§ Data shown
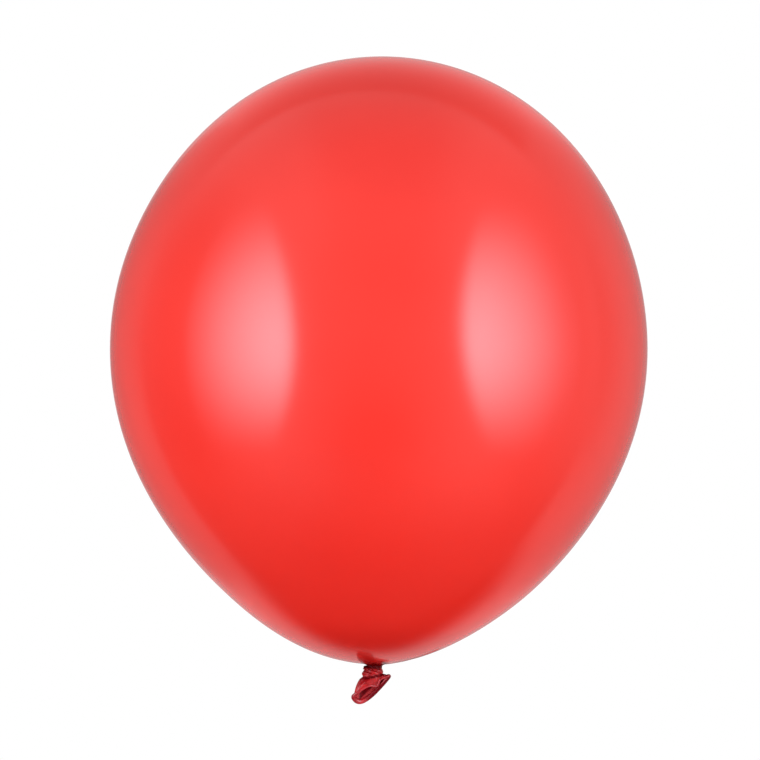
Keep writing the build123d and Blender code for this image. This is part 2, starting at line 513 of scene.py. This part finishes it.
def shaded_places(nodes, x, z, to_lower_right):
    """1 where slack skin lies in its own shade, which is nearly the same in every pose."""
    neck = nodes.ramp(z, -2.5 * MM, -1.1 * MM)
    outer_side = nodes.ramp(to_lower_right, 9.6 * MM, 10.6 * MM)
    under_roll = nodes.math("MULTIPLY", outer_side, nodes.ramp(x, -6 * MM, -1 * MM))
    # the crease where the tail leaves the knot
    down_knot = nodes.math("MULTIPLY_ADD", x, KNOT_DOWN.x, nodes.math("MULTIPLY", z, KNOT_DOWN.z))
    crease_at = KNOT_CENTRE.dot(KNOT_DOWN) + 1.8 * MM
    from_crease = nodes.math("ABSOLUTE", nodes.math("SUBTRACT", down_knot, crease_at))
    crease = nodes.ramp(from_crease, 1.4 * MM, 0.3 * MM, 0.0, 0.8)
    left_end = nodes.ramp(x, -11.0 * MM, -12.4 * MM, 0.0, 0.6)
    on_knot = nodes.math("MAXIMUM", neck, crease)
    on_mouth = nodes.math("MAXIMUM", under_roll, left_end)
    return nodes.math("MAXIMUM", on_knot, on_mouth)


def lit_inside(nodes, x, to_lower_right):
    """1 on the back wall of the mouth and at its low end, which face the light."""
    far_down = nodes.ramp(to_lower_right, 7.4 * MM, 8.5 * MM)
    back_wall = nodes.math("MULTIPLY", far_down, nodes.ramp(x, 2 * MM, 0.0))
    low_end = nodes.ramp(x, -7.5 * MM, -9.5 * MM)
    return nodes.math("MAXIMUM", back_wall, low_end)


def slack_latex(name, pale, deep, shaded, gloss, lit=None):
    """Slack latex: thick, deep in colour, with fine wrinkles and a soft gloss.

    It runs from deep to pale in patches, and is shaded in its folds. Inside the mouth it is also lit.
    """
    material, nodes, shader = new_material(name)
    place, x, _, z = nodes.place()
    to_lower_right = nodes.math("MULTIPLY_ADD", x, 0.7, nodes.math("MULTIPLY", z, -0.7))
    patches = nodes.noise(place, 260.0, 3.0)
    colour = nodes.mix(nodes.ramp(patches, 0.35, 0.65), deep, pale)
    if lit:
        colour = nodes.mix(lit_inside(nodes, x, to_lower_right), colour, lit)
    dark = shaded_places(nodes, x, z, to_lower_right)
    nodes.join(nodes.mix(dark, colour, shaded), shader.inputs["Base Color"])
    nodes.join(nodes.ramp(dark, 0.0, 1.0, gloss, 0.07), shader.inputs["Specular IOR Level"])
    nodes.join(nodes.math("ADD", nodes.math("MULTIPLY", patches, 0.16), 0.20), shader.inputs["Roughness"])
    add_grain(nodes, shader, nodes.noise(place, 900.0, 3.0), 0.25, 0.3 * MM)
    return material


# ---------------------------------------------------------------- studio and camera

LIGHT_DISTANCE = 1.3
LIGHT_HEIGHT = 2.8
LIGHT_ELEVATION = 2  # degrees


def direction(azimuth, elevation):
    """A direction from the balloon: azimuth 0 is towards the camera, positive to its right."""
    a, e = radians(azimuth), radians(elevation)
    return Vector((sin(a) * cos(e), -cos(a) * cos(e), sin(e)))


def panel_material(name, side, strength, fade, bow):
    """Light that is brightest along the panel's inner side and fades outwards, up and down.

    The fade gives where across the panel the light begins to dim and where it is nearly gone, and the
    bow gives the curve and the slope of the inner side. Both are in shares of the panel's size.
    """
    material = bpy.data.materials.new(name)
    material.use_nodes = True
    nodes = Nodes(material.node_tree)
    nodes.tree.nodes.clear()
    _, x, y, _ = nodes.place()
    outwards = nodes.math("MULTIPLY", x, -side)
    across = nodes.ramp(outwards, *fade, 1.0, 0.04)
    above = nodes.ramp(y, 0.0, 0.5, 1.0, 0.0)
    below = nodes.ramp(y, 0.0, -0.38, 1.0, 0.0)
    upright = nodes.math("MULTIPLY", above, below)
    # the inner side is bowed, and leans outwards at the top
    curve, slope = bow
    bowed = nodes.math("MULTIPLY", nodes.math("MULTIPLY_ADD", y, curve, slope), y)
    inner = nodes.ramp(nodes.math("SUBTRACT", outwards, bowed), -0.5, -0.355)
    spread = nodes.math("MULTIPLY", across, upright)
    power = nodes.math("MULTIPLY", spread, nodes.math("MULTIPLY", inner, strength))
    light = nodes.add("ShaderNodeEmission", {"Color": (1, 0.98, 1.1, 1), "Strength": power})
    clear = nodes.add("ShaderNodeBsdfTransparent")
    both = nodes.add("ShaderNodeAddShader", {0: light.outputs[0], 1: clear.outputs[0]})
    nodes.add("ShaderNodeOutputMaterial", {0: both.outputs[0]})
    return material


def make_side_light(name, middle, side, azimuth, width, strength, fade, bow):
    """A tall soft light beside the camera: side is -1 on its left and 1 on its right."""
    mesh = bpy.data.meshes.new(name)
    corners = [(-0.5, -0.5, 0), (0.5, -0.5, 0), (0.5, 0.5, 0), (-0.5, 0.5, 0)]
    mesh.from_pydata(corners, [], [(0, 1, 2, 3)])
    mesh.materials.append(panel_material(name, side, strength, fade, bow))
    panel = bpy.data.objects.new(name, mesh)
    bpy.context.scene.collection.objects.link(panel)
    centre = middle + direction(azimuth, LIGHT_ELEVATION) * LIGHT_DISTANCE
    turn = (middle - centre).to_track_quat("Z", "Y")
    panel.matrix_world = Matrix.LocRotScale(centre, turn, Vector((width, LIGHT_HEIGHT, 1)))
    panel.visible_camera = False
    panel.visible_shadow = False


def make_back_light(middle):
    """A light behind the balloon for its edges and its back. It isn't mirrored in the film."""
    size, radiance = 1.5, 2.0
    lamp = bpy.data.lights.new("soft_light_back", "AREA")
    lamp.size = size
    lamp.energy = radiance * pi * size**2
    holder = bpy.data.objects.new("soft_light_back", lamp)
    bpy.context.scene.collection.objects.link(holder)
    centre = middle + Vector((-0.4, 1.3, 0.1))
    holder.matrix_world = Matrix.Translation(centre) @ Matrix.Rotation(radians(-90), 4, "X")
    holder.visible_camera = False
    holder.visible_glossy = False


def make_lights():
    """Two tall soft lights in front, turned to the film's widest part, and one behind it."""
    middle = Vector((0, 0, 182 * MM))
    make_side_light(
        "soft_light_left", middle, side=-1, azimuth=-57.8,
        width=1.32, strength=6.6, fade=(-0.40, 0.56), bow=(2.7, 0.14),
    )
    make_side_light(
        "soft_light_right", middle, side=1, azimuth=59.8,
        width=1.47, strength=6.8, fade=(-0.47, 0.5), bow=(2.35, -0.16),
    )
    make_back_light(middle)


def room_light(nodes, across, depth, height):
    """The room's brightness: dimmer towards the back and the floor, with pale walls and ceiling."""
    wide = nodes.math("ABSOLUTE", across)
    left_side = nodes.ramp(across, -0.6, -0.95, 0.0, 0.1)
    room = nodes.math("SUBTRACT", nodes.ramp(depth, -0.7, 0.3, 0.86, 0.5), left_side)
    rise = nodes.math("MULTIPLY_ADD", depth, -0.6, height)
    room = nodes.math("MULTIPLY", room, nodes.ramp(rise, -1.3, -0.05))
    # it is dimmest low in front, round the camera
    in_front = nodes.math("MULTIPLY", nodes.ramp(wide, 0.68, 0.05), nodes.ramp(depth, 0.1, -0.2))
    dark = nodes.math("MULTIPLY", nodes.ramp(height, 0.1, -0.7, 0.22, 0.6), in_front)
    room = nodes.math("MULTIPLY", room, nodes.math("SUBTRACT", 1.0, dark))
    sides = nodes.ramp(wide, 0.25, 0.5)
    high_side = nodes.math("MULTIPLY", sides, nodes.ramp(height, 0.3, 0.8, 0.0, 0.16))
    far_right = nodes.ramp(across, 0.7, 0.95)
    right_side = nodes.math("MULTIPLY", far_right, nodes.ramp(depth, -0.1, 0.15, 0.0, 0.2))
    walls = nodes.math("ADD", high_side, right_side)
    overhead = nodes.ramp(height, 0.45, 0.95, 0.0, 0.14)
    return nodes.math("ADD", room, nodes.math("ADD", walls, overhead))


def backdrop_light(nodes, across, height):
    """The backdrop's brightness: a bright middle that widens up and down, and dimmer wings."""
    wide = nodes.math("ABSOLUTE", across)
    level = nodes.math("MULTIPLY", height, height)
    wings = nodes.math("MULTIPLY_ADD", level, 0.35, nodes.ramp(wide, 0.5, 0.85, 0.28, 0.44))
    wings = nodes.math("ADD", wings, nodes.ramp(across, -0.1, 0.3, 0.0, 0.07))
    half_width = nodes.math("MULTIPLY_ADD", level, 0.7, 0.23)
    bright = nodes.ramp(nodes.math("SUBTRACT", half_width, wide), -0.03, 0.03)
    centre = nodes.ramp(height, 0.4, 0.8, 0.50, 0.36)
    backdrop = nodes.math("MULTIPLY_ADD", nodes.math("SUBTRACT", centre, wings), bright, wings)
    return nodes.math("MULTIPLY", backdrop, nodes.ramp(height, -0.80, -0.58))


def make_world():
    """A white studio round the balloon: a room, and a backdrop behind the balloon."""
    world = bpy.data.worlds.new("studio")
    world.use_nodes = True
    nodes = Nodes(world.node_tree)
    nodes.tree.nodes.clear()
    looking = nodes.add("ShaderNodeTexCoord").outputs["Generated"]
    parts = nodes.add("ShaderNodeSeparateXYZ", {0: looking}).outputs
    across, depth, height = parts[0], parts[1], parts[2]
    room = room_light(nodes, across, depth, height)
    backdrop = backdrop_light(nodes, across, height)
    behind = nodes.ramp(nodes.math("MULTIPLY_ADD", across, 0.12, depth), 0.38, 0.46)
    light = nodes.math("MULTIPLY_ADD", nodes.math("SUBTRACT", backdrop, room), behind, room)
    # the camera itself sees plain white
    seen = nodes.add("ShaderNodeLightPath").outputs["Is Camera Ray"]
    strength = nodes.add("ShaderNodeMix", {0: seen, 2: light, 3: 1.0}, data_type="FLOAT").outputs[0]
    background = nodes.add("ShaderNodeBackground", {"Color": (1, 1, 1, 1), "Strength": strength})
    nodes.add("ShaderNodeOutputWorld", {0: background.outputs[0]})
    bpy.context.scene.world = world


def make_floor():
    """A plain pale floor, well below the balloon."""
    corners = 96
    radius, height = 1.0, -0.55
    rim = []
    for k in range(corners):
        turn = 2 * pi * k / corners
        rim.append((radius * cos(turn), radius * sin(turn), height))
    material, _, shader = new_material("pale_floor")
    shader.inputs["Base Color"].default_value = (0.86, 0.86, 0.86, 1)
    shader.inputs["Roughness"].default_value = 0.9
    floor = piece_from("floor", rim, [tuple(range(corners))], material)
    floor.visible_glossy = False


def make_camera():
    """A long lens, level with the middle between the crown and the mouth, with a slight roll."""
    distance = 2.2
    view_width = 0.4254  # at the balloon
    roll = radians(-0.73)
    camera = bpy.data.cameras.new("camera")
    camera.sensor_width = 36
    camera.lens = camera.sensor_width * distance / view_width
    holder = bpy.data.objects.new("camera", camera)
    bpy.context.scene.collection.objects.link(holder)
    holder.matrix_world = (
        Matrix.Translation((0.9 * MM, -distance, 159.5 * MM))
        @ Matrix.Rotation(roll, 4, "Y")
        @ Matrix.Rotation(radians(90), 4, "X")
    )
    bpy.context.scene.camera = holder


# ---------------------------------------------------------------- the whole balloon

film_skin = film_latex()
slack_skin = slack_latex(
    "slack_latex",
    pale=(0.41, 0.009, 0.011, 1),
    deep=(0.25, 0.003, 0.005, 1),
    shaded=(0.08, 0.0005, 0.002, 1),
    gloss=0.3,
)
# painted shade: the mouth's inside is a darker, less glossy copy of the slack skin, with its back wall
# painted lit
shaded_inside_skin = slack_latex(
    "shaded_inside_latex",
    pale=(0.17, 0.001, 0.004, 1),
    deep=(0.08, 0.0005, 0.002, 1),
    shaded=(0.06, 0.0005, 0.002, 1),
    gloss=0.05,
    lit=(0.44, 0.032, 0.036, 1),
)
bead_skin = slack_latex(
    "bead_latex",
    pale=(0.40, 0.012, 0.018, 1),
    deep=(0.26, 0.004, 0.008, 1),
    shaded=(0.12, 0.001, 0.004, 1),
    gloss=0.6,
)

film = make_film(film_skin)
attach(film, "envelope")
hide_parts("envelope", "neck_gather")

neck_skin = make_neck_skin(slack_skin)
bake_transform(neck_skin)
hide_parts("neck_stem")

neck_root = make_neck_root(slack_skin)
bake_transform(neck_root)

knot_turn = make_knot_turn(slack_skin)
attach(knot_turn, "knot")
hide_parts("knot_loop")

knot_strand = make_knot_strand(slack_skin)
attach(knot_strand, "knot")
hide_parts("knot_core")

tail = make_tail_sleeve(slack_skin, shaded_inside_skin)
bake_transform(tail)
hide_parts("tail_sleeve")

lip = make_rolled_lip(bead_skin)
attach(lip, "tail")
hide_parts("rolled_lip")

make_world()
make_lights()
make_floor()
make_camera()
bpy.context.scene.view_settings.view_transform = "Standard"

§ Task instructions
Restate the final lines of the listing above word for word, beginning at the line that contains "bake_transform(tail)".

§ The response
bake_transform(tail)
hide_parts("tail_sleeve")

lip = make_rolled_lip(bead_skin)
attach(lip, "tail")
hide_parts("rolled_lip")

make_world()
make_lights()
make_floor()
make_camera()
bpy.context.scene.view_settings.view_transform = "Standard"